• **Goal of the exercise**: Extract, unchanged, every line from the top of the material below through the line with "from FreeCAD import Vector", and no more.

[begin Given information]

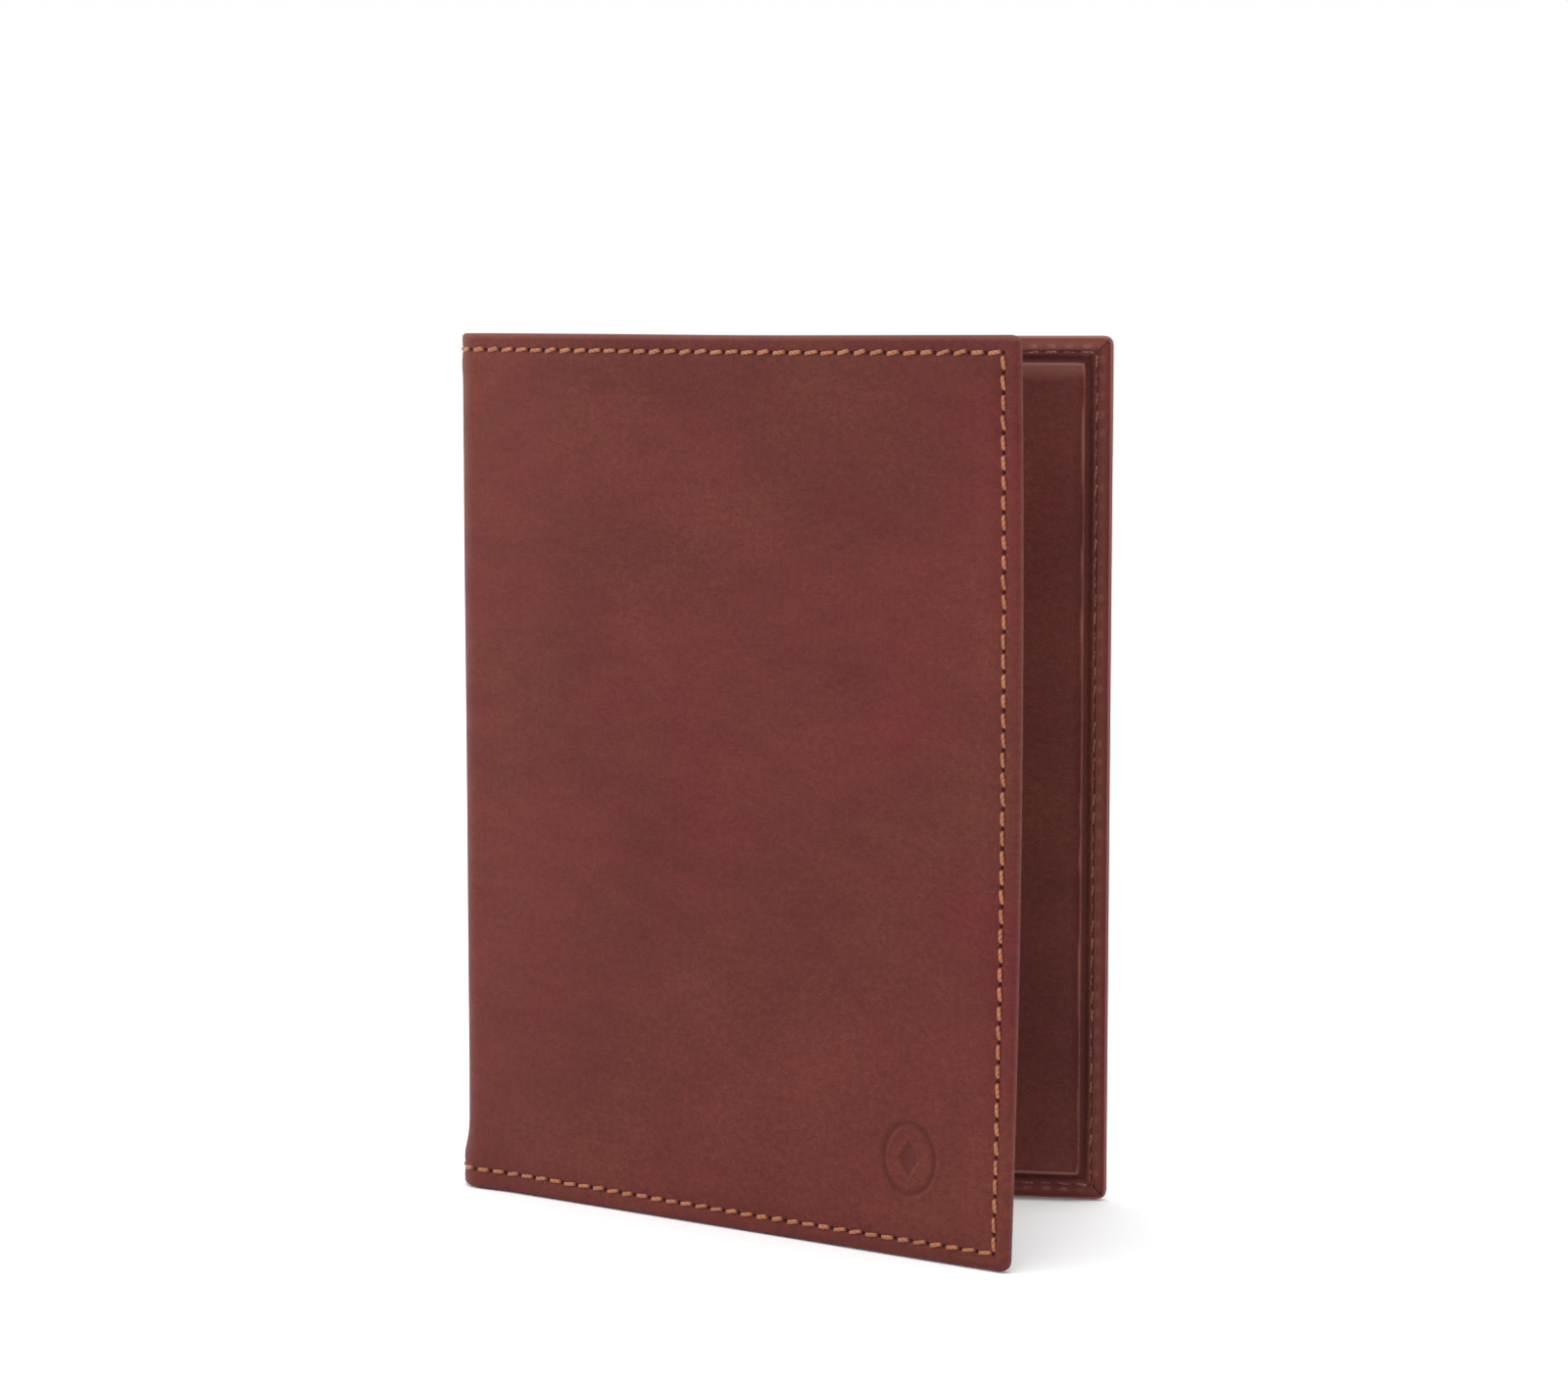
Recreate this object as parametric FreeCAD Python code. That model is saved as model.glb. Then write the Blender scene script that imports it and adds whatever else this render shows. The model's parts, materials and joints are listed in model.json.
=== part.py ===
import FreeCAD, Part
import math
import os

from FreeCAD import Vector

# Bifold leather passport holder, standing ajar on its lower edges.
# Millimetres, +Z up. The back cover lies along +X with its outer face towards +Y.
# The spine is at -X, and the front cover swings out towards -Y.
#
# Every cover is drawn flat in its own axes and then placed:
#   u  along the cover, from its fold line towards its free edge
#   n  depth, 0 on the outer face and growing towards the inside of the holder
#   z  height above the lower edge

# ---- driving dimensions ----
HEIGHT = 140.0            # lower edge to upper edge
SHUT_WIDTH = 104.5        # spine to free edge with the holder shut
AJAR_ANGLE = 24.5         # between the two covers as it stands
FOLD_RADIUS = 4.0         # outer radius of each of the two folds at the spine
CORNER_RADIUS = 2.0       # free corners of the covers
SHUT_GAP = 0.5            # left between the two insides with the holder shut

LEATHER = 0.9             # outer leather
BOARD = 0.5               # stiffener in each cover
HEM = 0.5                 # outer leather where it is skived and turned in
HEM_WIDTH = 9.0           # how far it is turned in
EDGE_WALL = 0.8           # leather round the rim of the board
LINING = 0.2              # woven lining on the inside of the boards
EDGE_ROUND = 0.45         # rounding along the turned edges

INNER_LEATHER = 0.7       # pocket leather
INNER_INSET = 1.7         # from a cover's edge to the edge of the pocket leather
FLANGE_INSET = 4.3        # from a cover's edge to the raised field of the passport pocket
FIELD_RISE = 0.9          # height of that field, the depth of the pocket behind it
PASSPORT_MOUTH = 12.0     # u of the passport pocket's mouth
FACING_WIDTH = 7.0        # strip behind the passport pocket's mouth
FACING = 0.3

DOCUMENT_MOUTH = 10.5     # u of the document pocket's mouth, on the front cover
BACKING = 0.2             # fabric behind the card pockets
CARD_MOUTHS = (74.0, 60.0, 46.0)   # heights of the three card mouths
CARD_OVERLAP = 3.0        # how far a card pocket runs on below the next mouth
CARD_DEPTH = 45.0         # from a card's mouth to the seam that it stands on
CARD_LIP = 0.95           # how far each mouth stands above the pocket's lower end
TAIL = 0.15               # fabric tail that each card pocket's leather is sewn to

SEAM_INSET = 2.6          # from a cover's edge to the middle of the perimeter seam
GROOVE_WIDTH = 0.8        # the seam lies in a shallow groove in the outer leather
GROOVE_DEPTH = 0.25
THREAD_WIDTH = 0.6
THREAD_HEIGHT = 0.22
STITCH_LENGTH = 2.1       # thread that shows between two needle holes
STITCHES_ALONG = 35       # in the upper or lower row of a cover, from fold to corner
STITCHES_UP = 46          # in the row beside a free edge
SPINE_STITCHES = 2        # in each row between the two fold lines
MOUTH_SEAM_INSET = 2.0    # from a pocket's mouth to the row of stitches beside it
MOUTH_STITCHES = 45

FOLD_GAP = 0.08           # clearance on each side of a fold line
SHUT_BEND = 90.0          # bend at each fold with the holder shut

# ---- worked out from those ----
BEND = (180.0 - AJAR_ANGLE) / 2                 # bend at each fold as it stands
HALF_BEND = math.radians(BEND / 2)
FOLD_DEPTH = FOLD_RADIUS * (1 - math.cos(HALF_BEND))   # n of the fold line
FOLD_RUN = FOLD_RADIUS * math.sin(HALF_BEND)           # u where the flat of a cover begins
FREE_EDGE = SHUT_WIDTH - FOLD_DEPTH                    # u of the free edge
HEM_INSIDE = LEATHER + BOARD                           # n of the hem's hidden face
EDGE_THICKNESS = HEM_INSIDE + HEM                      # a cover's thickness at its rim
FIELD_TOP = EDGE_THICKNESS + FIELD_RISE + INNER_LEATHER
CARD_BASE = EDGE_THICKNESS + BACKING + 2 * TAIL        # n of a card pocket's lower end
CARD_TOP = CARD_BASE + CARD_LIP + INNER_LEATHER
SHUT_THICKNESS = FIELD_TOP + CARD_TOP + SHUT_GAP
SPINE_SPAN = SHUT_THICKNESS - 2 * FOLD_DEPTH           # between the two fold lines
FAR = 30.0                                             # longer than any cut needs
ALONG_PITCH = (FREE_EDGE - SEAM_INSET - FOLD_RUN + FOLD_RADIUS * HALF_BEND) / STITCHES_ALONG
UP_PITCH = (HEIGHT - 2 * SEAM_INSET) / STITCHES_UP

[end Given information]

• **The result**:
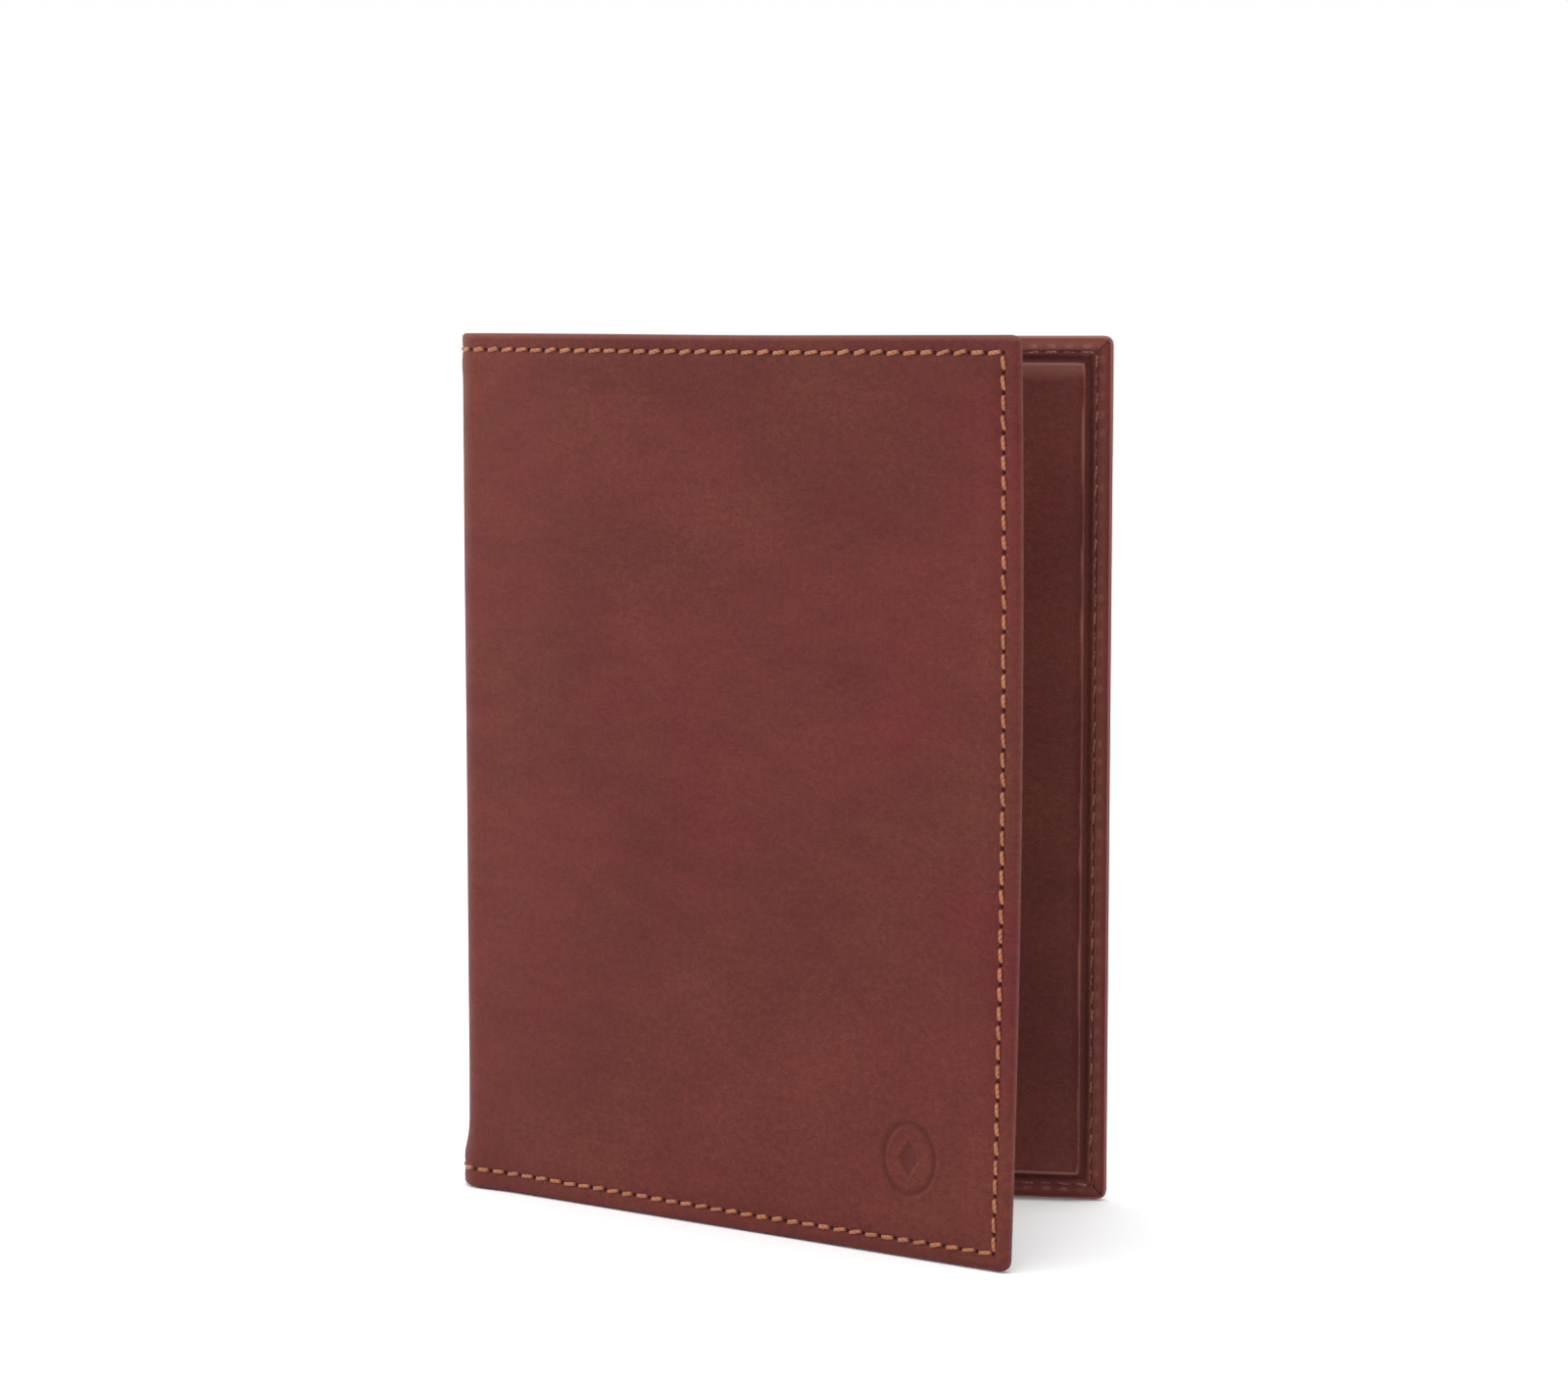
Recreate this object as parametric FreeCAD Python code. That model is saved as model.glb. Then write the Blender scene script that imports it and adds whatever else this render shows. The model's parts, materials and joints are listed in model.json.
=== part.py ===
import FreeCAD, Part
import math
import os

from FreeCAD import Vector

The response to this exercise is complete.